The alien in Chloe Webber doesn’t care about Shadow Proclamations. It loves Chloe Webber and isn’t going anywhere. "You’re lonely, I know," the Doctor says. The alien reveals itself as being an Isolus, a creature with a strong empathic link. The mother of the species produces billions of seed pods. The creatures depend on their strong familial ties to survive through their long maturation phase. "Don’ you get bored?" Rose wants to know. "We play," the creature explains. The Doctor notes that they create worlds for playing. A bit like the Brontës, lonely children too who delighted in their imaginary play on the moors, escape from dreary boarding schools and a cold, paranoid father. This Isolus was separated from its brothers and sisters when its seed-pod crashed on Earth. It was attracted to the heat in Chloe’s window. The Doctor’s sympathetic, but insists "it’s wrong" to inhabit Chloe’s body. The Isolus asserts that it enjoys its host, for Chloe, too, was lonely. Mrs. Webber winces. The Doctor suggests that he’ll find the Isolus’ pod and that’ll allow it to leave Earth and find its family. This is a lot of exposition in a small space, but again, I think the idea’s pretty fresh.

As the Doctor and Rose head back to the TARDIS, Chloe sees the Olympics on TV—someone holds up a Welsh flag!—and decides, of course, that she’s going to capture all of the spectators so she’ll never have to be alone. "It’s desperate to be loved," the Doctor says. Rose is skeptical. No doubt she recalls the Gelth and how the Doctor was wrong and she was right. She remembers how mean kids can be. "I sympathize [with it]," the Doctor says. "But you’ve never had kids," Rose points out. "I was a dad once," he mutters. Rose is like, huh? He doesn’t repeat what he said, but for me it’s the best part of the episode. No one ever mentions Susan anymore, and I hope that little comment made all the teeny-boppers’ heads spin. The Doctor asserts that people alone in the universe "need a hand to hold." He grabs Rose’s hand, though she clarifies she was pointing to something. As they go off to find the pod, Chloe puerilely starts drawing the TARDIS and the Doctor. They disappear. Rose is on her own.
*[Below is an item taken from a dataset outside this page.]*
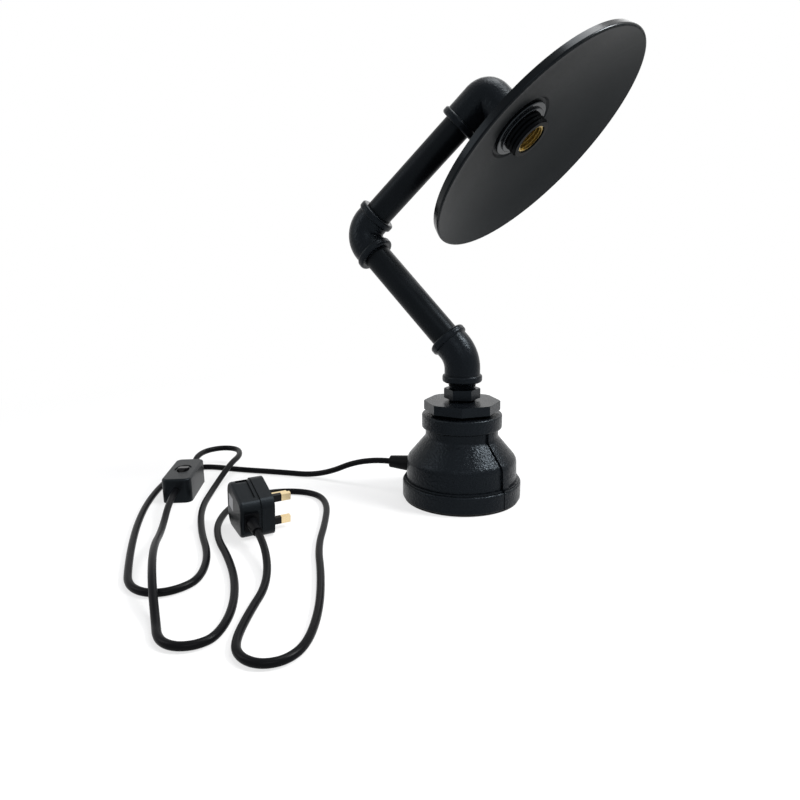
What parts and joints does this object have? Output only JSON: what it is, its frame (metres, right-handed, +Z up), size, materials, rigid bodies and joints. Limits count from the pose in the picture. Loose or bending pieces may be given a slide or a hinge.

She finds Kel again, who is repairing potholes. She’s not interested in his road-repair manifesto—"put it in a book about tarmac"—but wants to know if anything unusual happened six days before. He recalls filling in a pothole nearby, and Rose takes "the council axe" from "the council van" and starts digging up the pothole. It’s clear that Billie Piper’s not used to handling axes, but she throws herself into the attempt. "What’s that?" Kel wants to know. "It’s a space ship!" Rose gushes. LOL. Chloe has already drawn the entirety of the Olympic crowd. "Thousands of people have just gone," says the bewildered commentator. Is that the Cardiff Millennium Stadium? Hmmm. The music gets way out of control as Rose races to show Chloe the pod. The Isolus isn’t interested. It’s not stopping at the Olympic crowd; the whole world is next. The drawing of the Doctor points to what I guess is the Olympic torch (the Doctor was right; he is rubbish at drawing; I’d totally beat him in Pictionary).

Fortunately the torch-bearer is running through the street right at that moment. Rose throws the pod into the flame, which jump-starts it. The Isolus tells Chloe it loves her and leaves. The world is saved. All the captured people start reappearing. Rose gives her puppy dog face and wonders where the Doctor is.
Unfortunately, since the Isolus had the power to make real people into drawing, it also seems to have the power to make drawings into real people; such is the case with Chloe’s dad, who starts coming down the stairs, monster-under-the-bed-style. Chloe and her mother are trapped in the house. They start singing the Kookabura song and the nightmares go away. Maeve sees Rose on the street and thanks her for her help. But where’s the Doctor go to? Why, he’s carrying the flame to the Olympics. Oh dear. I believe that’s one of the cheesiest things I’ve seen on the show. Anyway, after his Olympic run, the Doctor returns with Rose to watch the fireworks in the sky. She rather naively declares, "We’ll be together forever, don’t you reckon?" The Doctor makes no promises; he’s distracted by an approaching storm . . .

Since I’ve written way too much about this already, I’ll just say it wasn’t a bad episode, but the end was kind of a let-down.